On Tuesday, Barack Obama celebrated his 100-day mark as the president of the US. Analysts from around the world have since tried to reflect on whether he has done enough to tackle the enormous challenges facing America and the world. For Middle Easterners, progress towards achieving just and comprehensive peace is the yardstick to measure Obama's success.
Many have, however, expressed genuine doubts about whether the new US leader would invest sufficient political capital to consummate a balanced and equitable final settlement that meets the national aspirations of the Palestinians - chiefly statehood and refugees. The decade-old US approach in handling the peace process was instrumental in creating a pessimistic mood.
Historically, the US has shown interest in the Middle East peace process only when it seemed vital to protect more significant interests, that is. Israel and oil supplies. In March 6, 1991, the same day Iraq and the US agreed to a cease-fire signalling the end of hostilities in the Gulf War, former US president George Bush Sr addressed a joint session of Congress and outlined his administration foreign policy objectives for a post-Cold War Middle East.
He said: "First we must work together to create shared security arrangements in the region& Let it be clear - our vital national interests depend on a stable and secure Gulf. Second, we must act to control the proliferation of weapons of mass destruction and the missiles used to deliver them& And third, we must work to create new opportunities for peace and stability in the Middle East". Since that very day, peace in the Middle East has become the post-Cold War US formula to mean securing oil supplies and protecting Israel. Bush Sr made this latter point clear when he renewed his "solid commitment to Israel's security and its qualitative military edge".
This policy, he stated, would continue after the end of the Cold War because Israel "has been [a] loyal and staunch" friend, and "it is in the security interest of the US to retain the kind of relationship we have militarily and otherwise with Israel."
The peace process was set in motion, therefore, to secure oil supplies and integrate Israel into an envisaged pro-US Middle Eastern regime.
Leon T. Hadar, a prominent scholar, said US State Department officials believed that: "Israel's long-term existence could only be assured through the maintenance of American hegemony in the Middle East.
"However, without a solution to the Arab-Israeli conflict, the US role could be challenged in the long run by the rise of radical forces, especially fundamentalists, as well as by growing isolationist voices in America who might question the need to pay the costs of intervention in that far-away region.
"In that case, Israel would be left alone and isolated in the region facing growing threats from governments who perhaps even have nuclear weapons at their disposal."

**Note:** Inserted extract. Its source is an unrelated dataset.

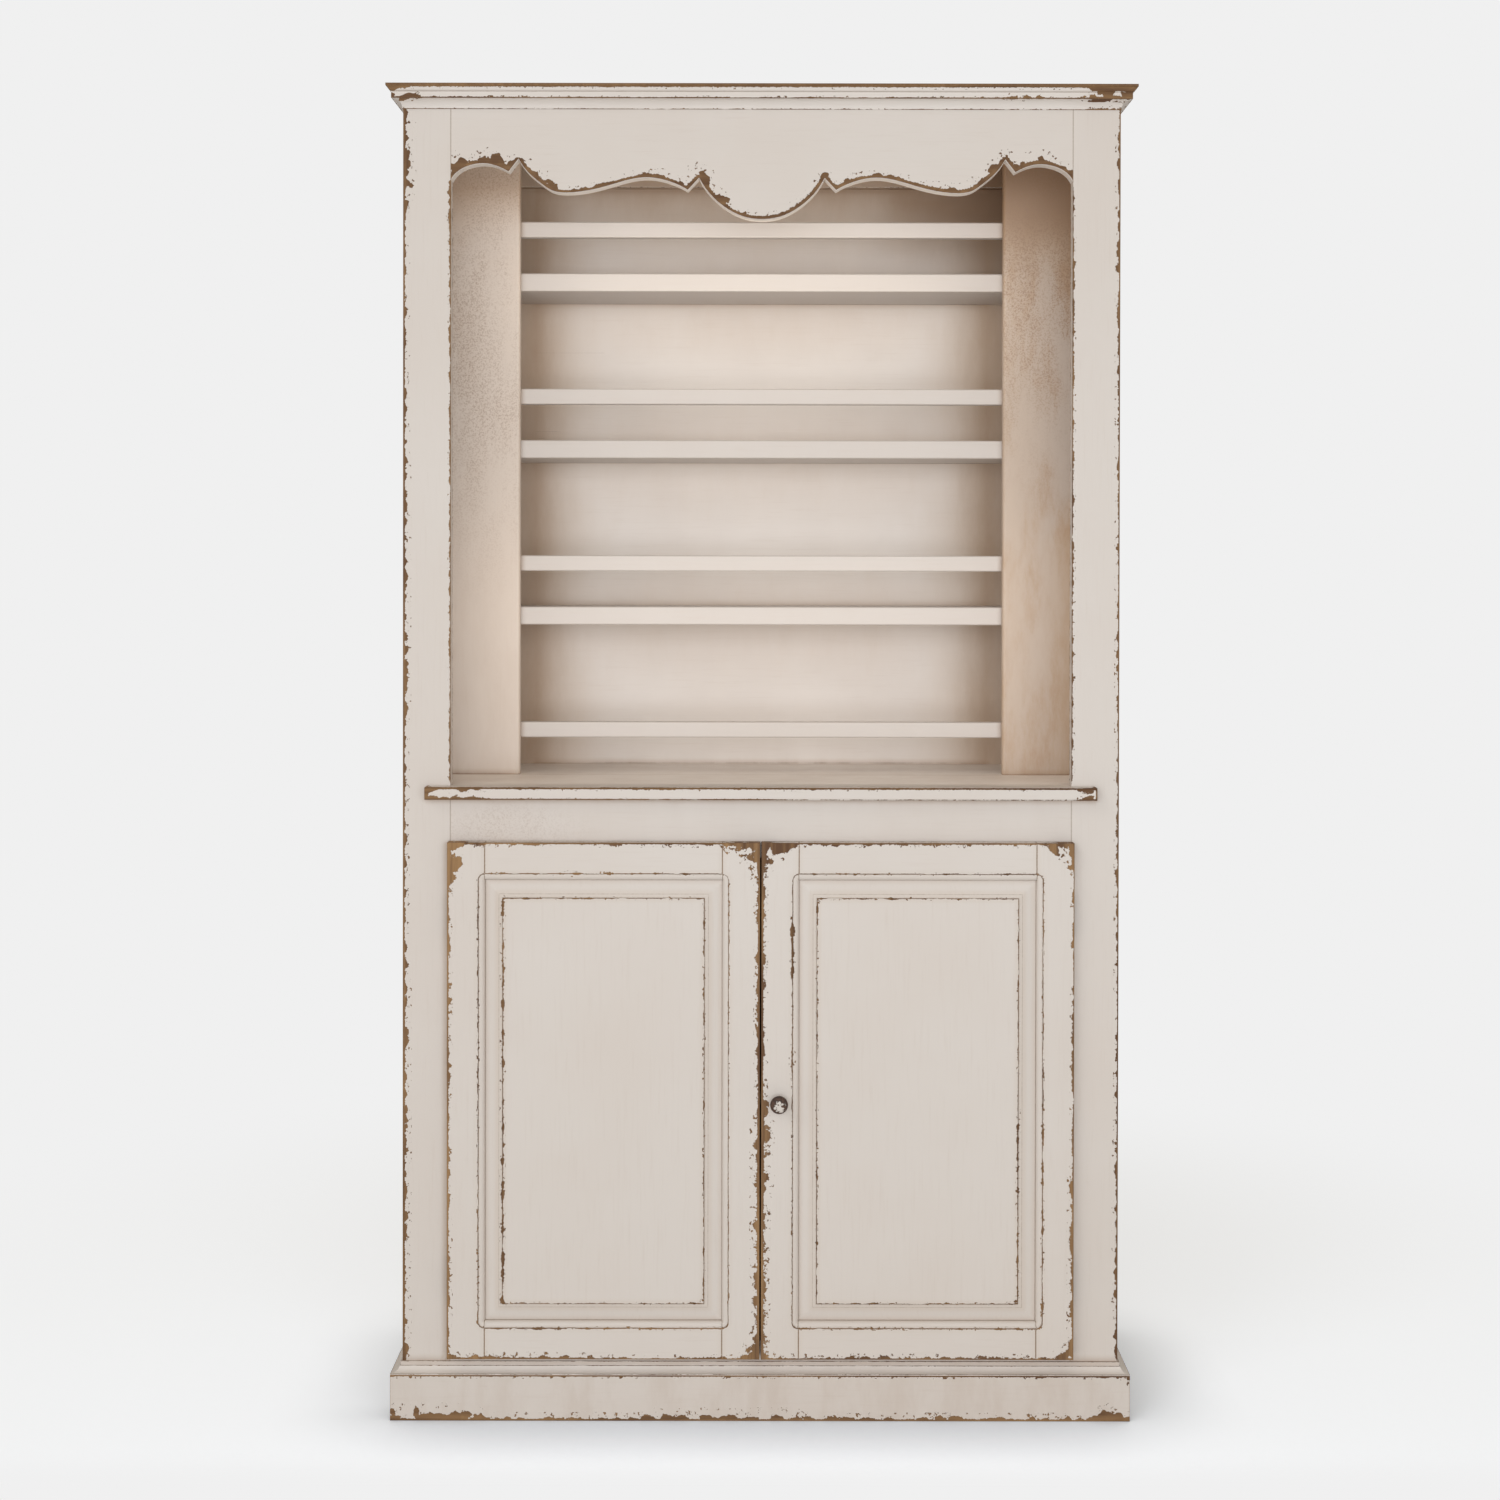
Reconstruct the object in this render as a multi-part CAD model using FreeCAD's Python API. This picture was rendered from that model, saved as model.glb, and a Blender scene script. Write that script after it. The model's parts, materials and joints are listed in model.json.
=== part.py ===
import FreeCAD, Part
import os

Vector = FreeCAD.Vector

# All lengths are in millimetres. X runs along the width, the front faces -Y, Z points up.
# The origin is on the floor, in the middle of the whole cabinet's width and depth.

# Case
cabinet_width = 1130.0
cabinet_height = 2100.0
cabinet_depth = 410.0
side_thickness = 22.0
top_thickness = 18.0
floor_thickness = 18.0
floor_height = 120.0
housing_depth = 6.0

# Back
back_thickness = 12.0
back_rebate = 11.0
upper_board_count = 9
lower_board_count = 7
counter_seam_drop = 9.75
back_board_lap = 8.0
back_seam = 0.6
back_end_clearance = 0.4
batten_height = 75.0
batten_thickness = 20.0

# Face frame
frame_thickness = 25.0
frame_stile_width = 75.0
valance_height = 191.0
scallop_height = 94.0
apron_height = 93.0
tenon_length = 25.0
tenon_shoulder = 12.0
tenon_thickness_share = 1 / 3

# Lower edge of the valance: shares of half the opening, and of the scallop's height
middle_lobe_shares = ((0.0, 0.0), (0.057, 0.040), (0.1225, 0.213), (0.1625, 0.394), (0.202, 0.689))
scallop_shares = (
    ((0.202, 0.689), (0.238, 0.487)),
    (
        (0.238, 0.487), (0.2995, 0.634), (0.3675, 0.697), (0.497, 0.553), (0.6185, 0.439),
        (0.6775, 0.481), (0.704, 0.569), (0.7505, 0.771), (0.7825, 1.0),
    ),
    ((0.7825, 1.0), (0.8145, 0.79)),
    ((0.8145, 0.79), (0.849, 0.878), (0.887, 0.925), (0.9425, 0.886), (0.97, 0.82), (1.0, 0.64)),
)

# Counter
counter_height = 998.0
counter_thickness = 20.0
nosing_depth = 27.0
nosing_lap = 37.0
nosing_radius = 4.0

# Cornice: profile points are shares of the overhang and of the height
cornice_height = 36.0
cornice_overhang = 24.0
cornice_cove_shares = ((0.04, 0.0), (0.16, 0.27), (0.55, 0.40))
cornice_fillet_shares = ((0.68, 0.40), (0.68, 0.69))
cornice_hollow_shares = ((0.68, 0.69), (0.78, 0.715), (0.84, 0.795))
cornice_swell_shares = ((0.84, 0.795), (0.90, 0.875), (1.0, 0.90))

# Plinth: moulding points are shares of the plinth's thickness and of the moulding's height
plinth_height = 72.0
plinth_thickness = 17.0
plinth_moulding_height = 17.0
plinth_cove_shares = ((1.0, 0.09), (0.42, 0.25), (0.20, 0.62))
plinth_fillet_shares = ((0.14, 0.62), (0.14, 1.0))

# Plate rack
rack_setback = 194.0
rack_board_width = 141.0
rack_board_thickness = 22.0
rack_edge_radius = 5.0
plate_shelf_count = 3
top_bay_height = 247.0
shelf_thickness = 30.0
shelf_radius = 2.5
rail_height = 26.0
rail_thickness = 18.0
rail_rise = 60.0
rail_lap = 90.0
rail_radius = 2.5
cleat_height = 25.0
cleat_thickness = 18.0

# Cupboard
cupboard_shelf_height = 500.0
cupboard_shelf_thickness = 18.0
cupboard_shelf_setback = 40.0
block_size = 30.0
block_length = 60.0
block_share = 0.6
block_count = 3

# Doors
door_gap = 0.8
door_thickness = 22.0
door_member_width = 59.0
door_side_lap = 2.0
door_top_lap = 26.0
door_bottom_lap = 21.0
meeting_gap = 2.4
door_tenon_length = 35.0
moulding_width = 10.0
moulding_quirk = 1.5
moulding_radius = 7.0
arc_middle_share = 1 - 0.5 ** 0.5
groove_setback = 9.8
groove_width = 6.0
groove_depth = 10.0
panel_tongue = 8.0
panel_clearance = 0.3
panel_bevel = 28.0
field_setback = 1.5
field_step = 1.5

# Hinges
hinge_height = 64.0
hinge_inset = 120.0
pivot_forward = 6.0
knuckle_radius = 4.0
knuckle_gap = 0.3
knuckle_clearance = 0.5
middle_knuckle_share = 0.4
pin_radius = 2.0
pin_clearance = 0.05
pin_head_radius = 3.2
pin_head_height = 2.0
leaf_thickness = 2.0
leaf_reach = 20.0
leaf_clearance = 0.4
hinge_screw_count = 3
hinge_screw_spacing = 22.0
hinge_screw_offset = 13.0
screw_radius = 1.8
screw_head_radius = 3.4
screw_head_height = 1.6
screw_length = 15.0
screw_point = 3.0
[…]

The Clinton administration inherited this policy, retained some of its key architects and proceeded towards implementing it. Warren Christopher, Secretary of State in the first Clinton administration, stated: "From the outset, advancing the Arab-Israeli peace process and maintaining security in the Gulf have been among the highest foreign-policy priorities of our administration."
In fact, Washington believed that establishing peace in the Middle East would not only provide security to Israel and secure oil supplies but would also produce far-reaching effects. As Thomas Pickering, former under-Secretary of State for Political Affairs, pointed out in 1994: "Progress in the peace process strengthens friendly governments in the region, removes a rallying point for fanaticism, helps secure our access to Gulf oil, and enhances prospects for political and economic development."
By contrast, as Robert Pelletreau, former Assistant Secretary of State for Near Eastern Affairs, said: "Instability in the Middle East carries unique dangers. It can threaten the security of close friends such as, Israel, Egypt, and other states in the region. It can threaten our Nato partners in Europe.
"It can threaten our ability to protect vital oil supplies from the Gulf. It can bring new outbreaks of terrorism to our shores. And it can ignite a race to acquire weapons of mass destruction."
Yet, because peace was seen as a means rather than an end, US efforts failed to produce any tangible results. The US had in fact resorted to a crisis-management approach instead of conflict resolution. If the Obama administration takes the same path, failure will be guaranteed.